Плюрализм у Берлина (и у Рорти) противостоит гностицизму, эмпиризм (у Рорти - прагматизм) - метафизике. Абсолютизация рационализма заменяется случайностью. Абсолютна только случайность. Случайно не только сочетание "демократия-либерализм" (как было показано выше). Даже то, что инструментом социального фанатизма становится "позитивная" свобода, согласно Берлину, - историческая случайность. В начале изложения истории "позитивной" традиции Берлин как бы вскользь делает важную оговорку: переход от идеи "позитивной" свободы к гностицизму и деспотии теоретически можно проделать и с "негативной" свободой, если за "Я", ограждаемое от вмешательства извне, принять не человека, а некое "подлинное Я", отождествляемое с идеальной целью, неподвластной эмпирическому человеку. "Как и в случае с позитивно свободным "Я", эту внутреннюю натуру можно раздуть до масштабов сверхличной сущности - государства, класса, нации или исторического прогресса". Но "позитивная" концепция свободы становится более удобным инструментом (теоретически и практически) для осуществления этого метафизического превращения. В сущности, причиной тому - историческая случайность.

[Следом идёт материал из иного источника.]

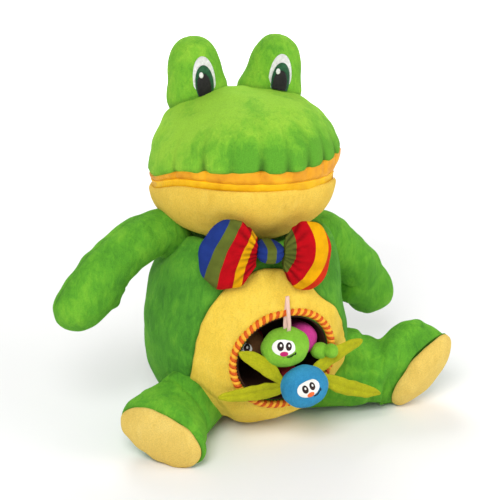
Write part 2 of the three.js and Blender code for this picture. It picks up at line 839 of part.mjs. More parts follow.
// A face patch, turned sideways, raised and rolled from straight forward.
function bugFace({ name, half, at }) {
  const [turn_deg, rise_deg, roll_deg] = bug_look_deg[name];
  const raised = forward.clone().applyAxisAngle(vec(1, 0, 0), -rad(rise_deg));
  const looking = raised.applyAxisAngle(up, rad(turn_deg));
  const beside = vec(1, 0, 0).applyAxisAngle(up, rad(turn_deg));
  const over = looking.clone().cross(beside).applyAxisAngle(looking, rad(roll_deg));
  const edgeAngle = (phi) => rad(oval(phi, bug_face_wide_deg, bug_face_tall_deg));
  return eggPatch(half, at, looking, over, edgeAngle, seam_gap, bug_patch_thickness, small_columns, 2);
}

// A rounded rod from one point to another.
function rod(from, to, radius) {
  return wasm.Manifold.hull([ball(radius, from, small_columns), ball(radius, to, small_columns)]);
}

const inchworm = bug(
  "inchworm",
  inchworm_head_half_width,
  inchworm_head_half_height,
  inchworm_place_share,
);
const dragonfly = bug(
  "dragonfly",
  dragonfly_head_half_width,
  dragonfly_head_half_height,
  dragonfly_place_share,
);
const beetle = bug("beetle", beetle_head_half_width, beetle_head_half_height, beetle_place_share);
const beetle_body = bug(
  "beetle_body",
  beetle_body_half_width,
  beetle_body_half_height,
  beetle_body_place_share,
);

add("inchworm_head", inchworm.made, 0x6fb23a);
add("inchworm_face", bugFace(inchworm), WHITE, 0.8);
let inchworm_room = inchworm.room;

// Balls sewn to the inchworm, each cut where it meets the ones before it.
function addBalls(names, radius, place_shares, color) {
  place_shares.forEach((place_share, i) => {
    const at = placed(place_share);
    add(`${names}_${i + 1}`, ball(radius, at, small_columns).subtract(inchworm_room), color);
    inchworm_room = union([inchworm_room, ball(radius + seam_gap, at, small_columns)]);
  });
}
addBalls("inchworm_segment", inchworm_segment_radius, inchworm_segment_place_shares, 0xa73c8c);
addBalls("inchworm_foot", inchworm_foot_radius, inchworm_foot_place_shares, 0x4c8f2c);

// The hang loop on the inchworm's head: a narrow flat ribbon, folded and sewn in
function hangLoop() {
  const middle_height = inchworm_head_half_height + tag_half_height - tag_sewn_in;
  const middle = inchworm.at.clone().add(vec(0, -3 * tag_half_depth, middle_height));
  const corners = [
    [-1, -1],
    [1, -1],
    [1, 1],
    [-1, 1],
  ];
  const rings = angles(limb_columns).map((a) => {
    const outward = vec(0, cos(a) / tag_half_depth, sin(a) / tag_half_height).normalize();
    const at = middle.clone().add(vec(0, tag_half_depth * cos(a), tag_half_height * sin(a)));
    return corners.map(([x, y]) =>
      at
        .clone()
        .add(vec((x * tag_width) / 2, 0, 0))
        .addScaledVector(outward, (y * tag_thickness) / 2),
    );
  });
  return fromRings(rings, true).subtract(inchworm.room);
}
add("inchworm_hang_loop", hangLoop(), 0xe8c9b4, 0.4);

const tail_reach = vec(-dragonfly_body_radius, dragonfly_body_length, dragonfly_body_radius / 3);
const tail_end = dragonfly.at.clone().add(tail_reach);
const dragonfly_room = union([dragonfly.room, rod(dragonfly.at, tail_end, dragonfly_body_radius + seam_gap)]);
add("dragonfly_head", dragonfly.made, 0x2f89a8);
add("dragonfly_face", bugFace(dragonfly), WHITE, 0.8);
add("dragonfly_body", rod(dragonfly.at, tail_end, dragonfly_body_radius).subtract(dragonfly.room), 0x6e1b22);

// A leaf-shaped wing: flat rings that swell and taper from the body to the tip.
const wing_width_shares = [0.35, 0.75, 1, 0.95, 0.7, 0.3];

function wing(place_shares) {
  const root = dragonfly.at.clone().add(vec(...place_shares.root).multiplyScalar(pocket_half_width));
  const end = dragonfly.at.clone().add(vec(...place_shares.end).multiplyScalar(pocket_half_width));
  const reach = end.clone().sub(root);
  const along = reach.clone().normalize();
  const flat = forward.clone().projectOnPlane(along).normalize();
  const stations = wing_width_shares.map((width_share, j) => ({
    at: root.clone().addScaledVector(reach, j / (wing_width_shares.length - 1)),
    along,
    over_axis: flat,
    beside_axis: along.clone().cross(flat),
    over: wing_half_thickness,
    under: wing_half_thickness,
    beside: wing_half_width * width_share,
    cap: j ? wing_half_thickness : 0,
  }));
  return lofted(stations, cord_columns).subtract(dragonfly_room);
}
wing_place_shares.forEach((shares, i) => add(`dragonfly_wing_${i + 1}`, wing(shares), 0xa9b81e, 0.8));

add("beetle_head", beetle.made, 0x7a4a22);
add("beetle_face", bugFace(beetle), WHITE, 0.8);
add("beetle_body", beetle_body.made.subtract(beetle.room), 0x8d2a2a);

export default frog;
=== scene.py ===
"""A sitting plush frog with a belly pocket full of small plush bugs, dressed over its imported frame."""

import math

import bpy
import numpy as np
from mathutils import Matrix, Vector


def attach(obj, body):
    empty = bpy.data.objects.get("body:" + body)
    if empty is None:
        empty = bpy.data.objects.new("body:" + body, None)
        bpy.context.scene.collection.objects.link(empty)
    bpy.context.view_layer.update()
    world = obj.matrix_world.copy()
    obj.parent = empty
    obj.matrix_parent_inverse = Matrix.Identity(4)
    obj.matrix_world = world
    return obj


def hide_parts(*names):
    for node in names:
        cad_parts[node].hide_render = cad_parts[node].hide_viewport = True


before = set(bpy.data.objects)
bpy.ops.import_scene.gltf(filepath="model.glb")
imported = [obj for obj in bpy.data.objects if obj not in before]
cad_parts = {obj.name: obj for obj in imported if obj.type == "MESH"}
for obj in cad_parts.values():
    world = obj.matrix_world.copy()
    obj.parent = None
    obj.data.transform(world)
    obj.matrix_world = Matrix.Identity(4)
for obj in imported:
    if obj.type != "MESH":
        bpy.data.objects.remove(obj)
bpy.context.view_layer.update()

# Sizes are in millimetres, as in the part, and MM turns them into metres
MM = 0.001
UP = np.array([0.0, 0.0, 1.0])
FORWARD = np.array([0.0, -1.0, 0.0])
BACK = -FORWARD
ORIGIN = np.zeros(3)
ON_FLOOR = np.array([-np.inf, -np.inf, 0])
SEAM_GAP = 0.3
# How near to a seam a skin stays as it is while it is filled
SEAM_HELD = 2.5
SIDES = {"right": -1, "left": 1}

# Camera: the photograph's view
CAMERA_AZIMUTH = -23
CAMERA_ELEVATION = 20
CAMERA_DISTANCE = 1500
CAMERA_TARGET = np.array([0.0, 0.0, 180.0])
TARGET_PIXEL = (247.5, 225)
IMAGE_PIXELS = 500
MM_PER_PIXEL = 0.9
SENSOR_MM = 36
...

Берлин не считает свой идеал исторически конечным. Это добавляет мировоззрению убежденного либерала несколько печальный оттенок. "Может статься, что этот идеал - свобода выбирать цель, не претендуя на ее вечную значимость, и связанный с ней плюрализм ценностей - всего лишь поздний плод нашей клонящейся к закату капиталистической цивилизации. Его не признавали в отдаленные века и в примитивных обществах, и будущее, возможно, посмотрит на него с любопытством и симпатией, но вряд ли хорошо его поймет. Да, может быть и так. Но из всего этого, как мне кажется, не следуют скептические выводы. Принципы не становятся менее священными от того, что не гарантирована их долговечность". Релятивность и соотнесенность "негативной" свободы с данной эпохой, считает Берлин, не делают ее менее значимой в глазах свободного человека.

* * *

Прагматистское прочтение либерализма выстраивается Рорти вокруг переосмысления двух ключевых понятий: свободы и демократии. Свобода в рортианской интерпретации связана с идеей дискурсивного прагматизма, который отрицает фундаментализм философии модерна, требующей подчинения одному "основному" словарю. Прагматизм - это диалог между разными словарями, образующий своего рода дискурсивную полифонию. В рамках прагматического мышления отрицается сама задача выведения некого мета-словаря как заведомо невыполнимая и потенциально опасная, антидемократическая (если под ключевой задачей демократии понимать плюрализм). Многоголосица дискурсов возводит плюрализм на все более и более высокий уровень, тем самым повышая и уровень свободы в ее прагматическом понимании.

Данная идея кристаллизуется Рорти в виде особого описания мироустройства, почти космологической формулы: "Мир находится по ту сторону, но описания мира - нет... Собственно же мир, лишенный описывающей активности людей, не может быть ни истинным, ни ложным... Мир не говорит. Говорим только мы. Мир может - раз мы уже запрограммировали себя языком - вынудить нас придерживаться мнений. Но он не может предложить язык, на котором нам говорить". Отсюда Рорти делает вывод о невозможности универсальных оснований философии и эфемерности "истины". "Истина", согласно Рорти, не более чем попытка создать мета-словарь, то есть просто вариант языковой игры. Эта игра есть творческий процесс, а вовсе не некая верифицируемая объективность, и этот процесс гносеологической игры длится на протяжении всей истории человеческой культуры.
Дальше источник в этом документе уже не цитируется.